I have no idea how accurate these comparisons are. I hope we don’t have to find out. But I’m particularly struck by the similarities between the Trump and Trujillo quotes at the beginning of this post. Both of them take it as given that transnational borderland cultures are problems--problems that they alone, using the full legal and military might of the state, can solve. Both characterize non-natives and ethnic minorities as innately lawless and dangerous, and both posit border militarization and even ethnic cleansing as state-strengthening remedies. "Without a border," as Trump is fond of saying, "we just don't have a country."

The long and bloody history behind this kind of rhetoric is worrisome—particularly in border states like Texas, which already have violent and racially-charged borderland histories. (My friend and colleague Miguel Levario has written an excellent and moving history on the militarization of the Texas border.) But the fact that these words come from a candidate with no sense of—or respect for—the limits of presidential power makes them more frightening still.

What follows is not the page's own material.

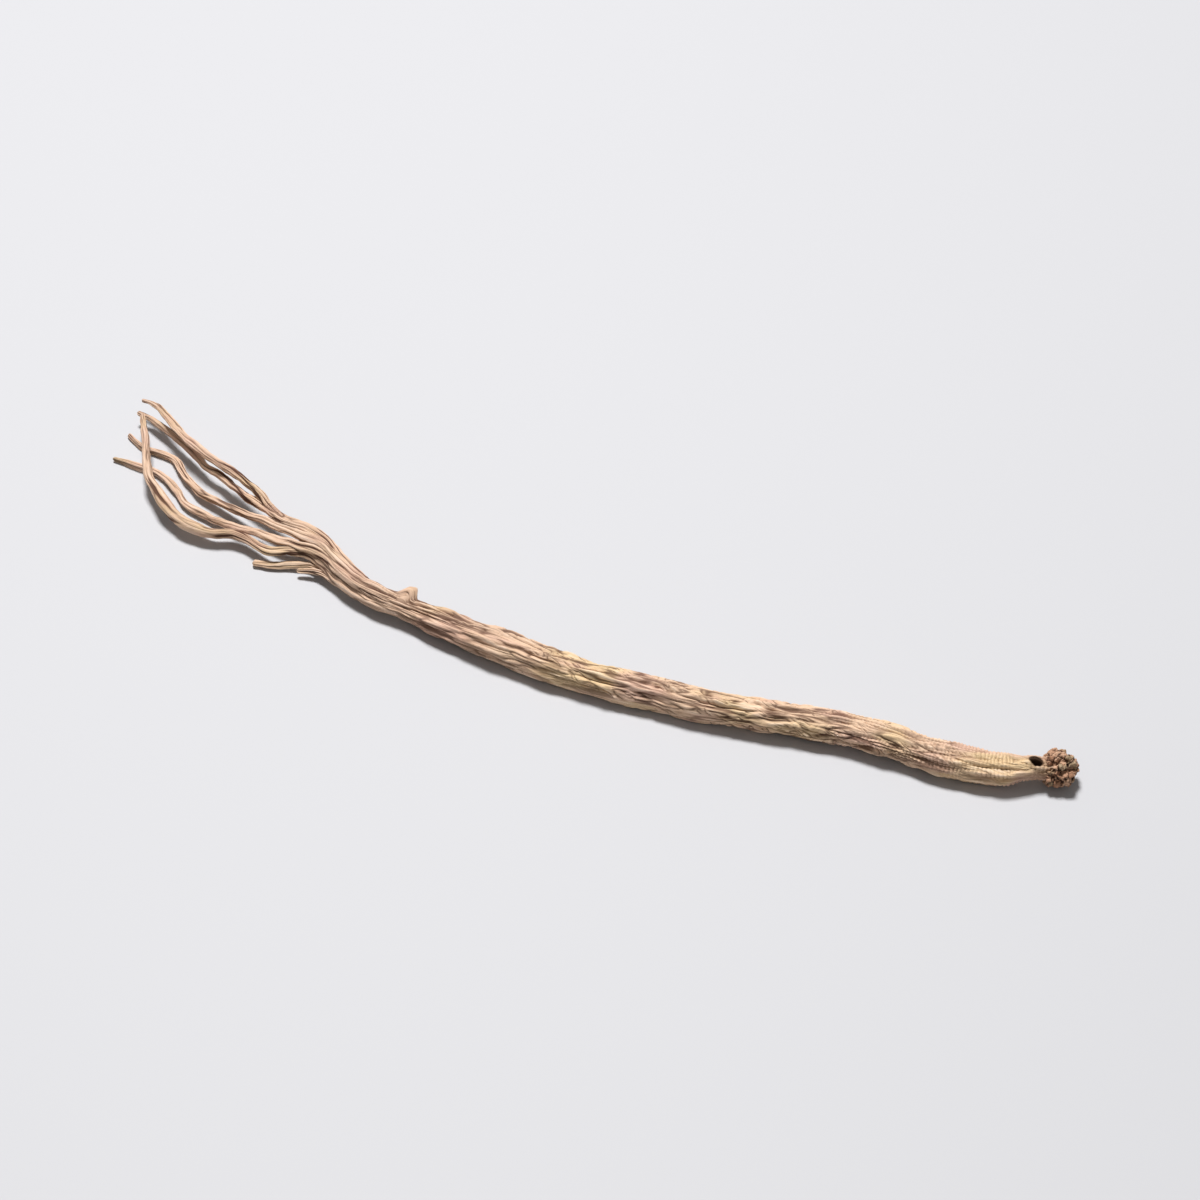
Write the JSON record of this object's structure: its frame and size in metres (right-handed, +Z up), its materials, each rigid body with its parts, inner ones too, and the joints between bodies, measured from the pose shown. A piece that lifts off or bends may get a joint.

A full year and a half into this campaign, it’s still basically impossible to make any predictions about what a Trump presidency would mean for domestic and foreign policy, because his policy proposals are so vague. But his proposed “big beautiful wall” and forced deportation of 11 million people aren’t just policy proposals, they’re threats. And though it may be difficult to predict what he'd actually do, it's pretty clear who and what he is threatening: the people, economies and cultures of La Frontera.